**TASK TO COMPLETE**
Reproduce exactly the lines from the one containing "return parts" down to the one containing "imported = [obj", including both of those lines, and nothing else.

**THE INPUT**
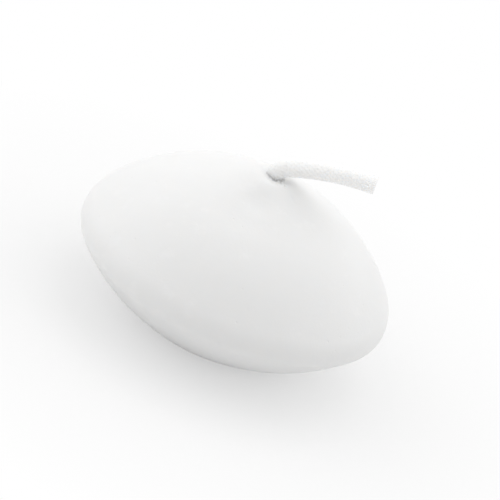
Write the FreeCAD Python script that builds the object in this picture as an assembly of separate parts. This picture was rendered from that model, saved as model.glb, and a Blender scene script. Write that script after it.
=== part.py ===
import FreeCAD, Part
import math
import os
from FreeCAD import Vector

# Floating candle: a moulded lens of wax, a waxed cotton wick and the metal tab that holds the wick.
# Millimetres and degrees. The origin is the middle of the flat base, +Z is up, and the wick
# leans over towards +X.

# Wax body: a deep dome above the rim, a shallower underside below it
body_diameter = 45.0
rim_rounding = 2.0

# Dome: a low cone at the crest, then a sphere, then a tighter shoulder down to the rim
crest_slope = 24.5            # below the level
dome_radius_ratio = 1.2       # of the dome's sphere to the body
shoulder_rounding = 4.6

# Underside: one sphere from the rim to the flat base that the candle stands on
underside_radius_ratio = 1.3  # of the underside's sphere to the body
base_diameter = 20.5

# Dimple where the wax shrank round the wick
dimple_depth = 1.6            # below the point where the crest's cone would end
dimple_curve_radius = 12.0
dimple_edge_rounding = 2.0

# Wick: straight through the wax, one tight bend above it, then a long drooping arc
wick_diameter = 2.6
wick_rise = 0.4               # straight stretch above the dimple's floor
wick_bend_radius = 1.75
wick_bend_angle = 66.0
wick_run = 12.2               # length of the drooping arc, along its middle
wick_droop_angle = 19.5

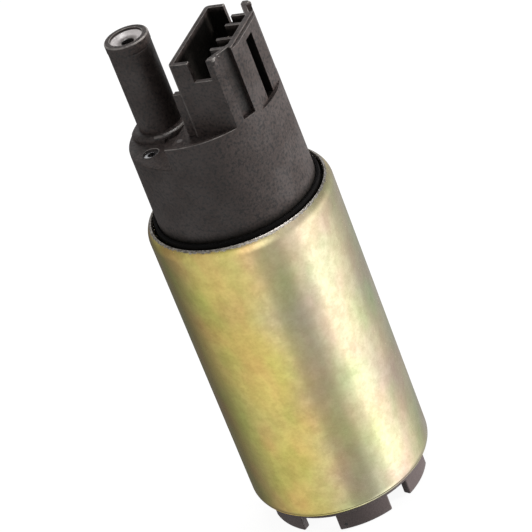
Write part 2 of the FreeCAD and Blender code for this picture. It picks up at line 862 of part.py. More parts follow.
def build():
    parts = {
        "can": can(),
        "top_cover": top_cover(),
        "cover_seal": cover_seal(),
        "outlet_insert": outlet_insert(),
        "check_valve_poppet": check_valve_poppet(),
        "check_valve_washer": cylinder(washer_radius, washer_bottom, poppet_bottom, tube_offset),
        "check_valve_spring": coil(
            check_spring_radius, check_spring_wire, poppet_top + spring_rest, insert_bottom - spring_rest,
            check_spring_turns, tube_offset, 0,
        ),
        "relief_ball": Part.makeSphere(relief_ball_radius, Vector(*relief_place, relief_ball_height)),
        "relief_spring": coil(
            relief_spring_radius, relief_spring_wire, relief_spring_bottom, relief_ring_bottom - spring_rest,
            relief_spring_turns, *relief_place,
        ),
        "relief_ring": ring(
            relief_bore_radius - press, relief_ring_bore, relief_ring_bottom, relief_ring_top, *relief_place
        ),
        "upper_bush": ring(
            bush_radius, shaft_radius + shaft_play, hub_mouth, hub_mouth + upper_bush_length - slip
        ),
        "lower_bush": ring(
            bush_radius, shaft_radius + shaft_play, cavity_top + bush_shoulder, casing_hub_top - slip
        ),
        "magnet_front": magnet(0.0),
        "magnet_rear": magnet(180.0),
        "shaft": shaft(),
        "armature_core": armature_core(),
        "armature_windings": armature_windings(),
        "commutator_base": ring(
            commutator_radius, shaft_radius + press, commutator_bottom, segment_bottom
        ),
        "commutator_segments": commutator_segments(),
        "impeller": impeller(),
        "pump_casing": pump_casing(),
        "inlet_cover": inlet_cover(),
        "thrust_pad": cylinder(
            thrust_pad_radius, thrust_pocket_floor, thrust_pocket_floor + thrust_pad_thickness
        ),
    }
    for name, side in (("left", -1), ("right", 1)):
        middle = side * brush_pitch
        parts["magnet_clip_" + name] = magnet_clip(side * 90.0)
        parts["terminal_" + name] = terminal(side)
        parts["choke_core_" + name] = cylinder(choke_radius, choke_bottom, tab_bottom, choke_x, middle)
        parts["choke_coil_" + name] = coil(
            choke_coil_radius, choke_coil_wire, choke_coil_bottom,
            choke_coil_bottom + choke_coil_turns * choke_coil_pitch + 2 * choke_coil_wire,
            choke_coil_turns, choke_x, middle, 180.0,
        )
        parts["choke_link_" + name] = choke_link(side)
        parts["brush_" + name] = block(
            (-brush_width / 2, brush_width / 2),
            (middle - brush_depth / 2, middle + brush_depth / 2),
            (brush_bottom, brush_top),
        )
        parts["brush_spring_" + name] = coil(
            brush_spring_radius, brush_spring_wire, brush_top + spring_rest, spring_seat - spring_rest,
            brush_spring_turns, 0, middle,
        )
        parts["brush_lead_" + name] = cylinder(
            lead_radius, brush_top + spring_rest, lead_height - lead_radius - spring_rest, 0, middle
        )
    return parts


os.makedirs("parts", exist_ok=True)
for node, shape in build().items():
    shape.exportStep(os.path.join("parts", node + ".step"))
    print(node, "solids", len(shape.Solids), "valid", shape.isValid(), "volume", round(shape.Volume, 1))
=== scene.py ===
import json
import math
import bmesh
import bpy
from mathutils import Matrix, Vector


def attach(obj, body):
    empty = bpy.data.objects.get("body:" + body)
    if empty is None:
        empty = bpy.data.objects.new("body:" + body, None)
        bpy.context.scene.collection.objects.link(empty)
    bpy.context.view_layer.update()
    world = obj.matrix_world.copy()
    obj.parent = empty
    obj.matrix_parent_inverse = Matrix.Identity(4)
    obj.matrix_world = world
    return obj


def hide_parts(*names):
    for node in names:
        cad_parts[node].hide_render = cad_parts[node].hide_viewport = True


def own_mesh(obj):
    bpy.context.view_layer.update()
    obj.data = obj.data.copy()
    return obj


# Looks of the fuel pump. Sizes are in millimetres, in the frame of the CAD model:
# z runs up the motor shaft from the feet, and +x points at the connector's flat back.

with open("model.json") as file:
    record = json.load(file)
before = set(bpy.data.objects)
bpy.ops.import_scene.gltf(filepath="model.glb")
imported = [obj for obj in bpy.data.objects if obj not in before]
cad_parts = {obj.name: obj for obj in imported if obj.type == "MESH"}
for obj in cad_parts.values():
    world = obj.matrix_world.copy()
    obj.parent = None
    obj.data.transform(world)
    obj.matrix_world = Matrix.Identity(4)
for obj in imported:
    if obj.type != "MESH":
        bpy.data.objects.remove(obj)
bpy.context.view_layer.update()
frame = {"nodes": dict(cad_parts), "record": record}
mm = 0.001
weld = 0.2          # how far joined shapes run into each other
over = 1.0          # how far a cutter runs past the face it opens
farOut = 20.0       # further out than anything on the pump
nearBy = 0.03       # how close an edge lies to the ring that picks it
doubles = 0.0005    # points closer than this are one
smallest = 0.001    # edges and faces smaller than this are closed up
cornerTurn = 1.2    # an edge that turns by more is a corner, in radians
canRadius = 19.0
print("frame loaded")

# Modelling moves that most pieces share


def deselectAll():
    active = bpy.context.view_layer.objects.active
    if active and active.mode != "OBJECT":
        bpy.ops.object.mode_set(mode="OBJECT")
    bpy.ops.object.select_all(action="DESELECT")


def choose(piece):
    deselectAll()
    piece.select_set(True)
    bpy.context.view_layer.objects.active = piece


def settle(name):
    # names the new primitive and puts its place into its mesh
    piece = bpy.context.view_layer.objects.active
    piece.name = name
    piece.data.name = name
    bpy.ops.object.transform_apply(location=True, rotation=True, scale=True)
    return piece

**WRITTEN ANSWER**
    return parts


os.makedirs("parts", exist_ok=True)
for node, shape in build().items():
    shape.exportStep(os.path.join("parts", node + ".step"))
    print(node, "solids", len(shape.Solids), "valid", shape.isValid(), "volume", round(shape.Volume, 1))
=== scene.py ===
import json
import math
import bmesh
import bpy
from mathutils import Matrix, Vector


def attach(obj, body):
    empty = bpy.data.objects.get("body:" + body)
    if empty is None:
        empty = bpy.data.objects.new("body:" + body, None)
        bpy.context.scene.collection.objects.link(empty)
    bpy.context.view_layer.update()
    world = obj.matrix_world.copy()
    obj.parent = empty
    obj.matrix_parent_inverse = Matrix.Identity(4)
    obj.matrix_world = world
    return obj


def hide_parts(*names):
    for node in names:
        cad_parts[node].hide_render = cad_parts[node].hide_viewport = True


def own_mesh(obj):
    bpy.context.view_layer.update()
    obj.data = obj.data.copy()
    return obj


# Looks of the fuel pump. Sizes are in millimetres, in the frame of the CAD model:
# z runs up the motor shaft from the feet, and +x points at the connector's flat back.

with open("model.json") as file:
    record = json.load(file)
before = set(bpy.data.objects)
bpy.ops.import_scene.gltf(filepath="model.glb")
imported = [obj for obj in bpy.data.objects if obj not in before]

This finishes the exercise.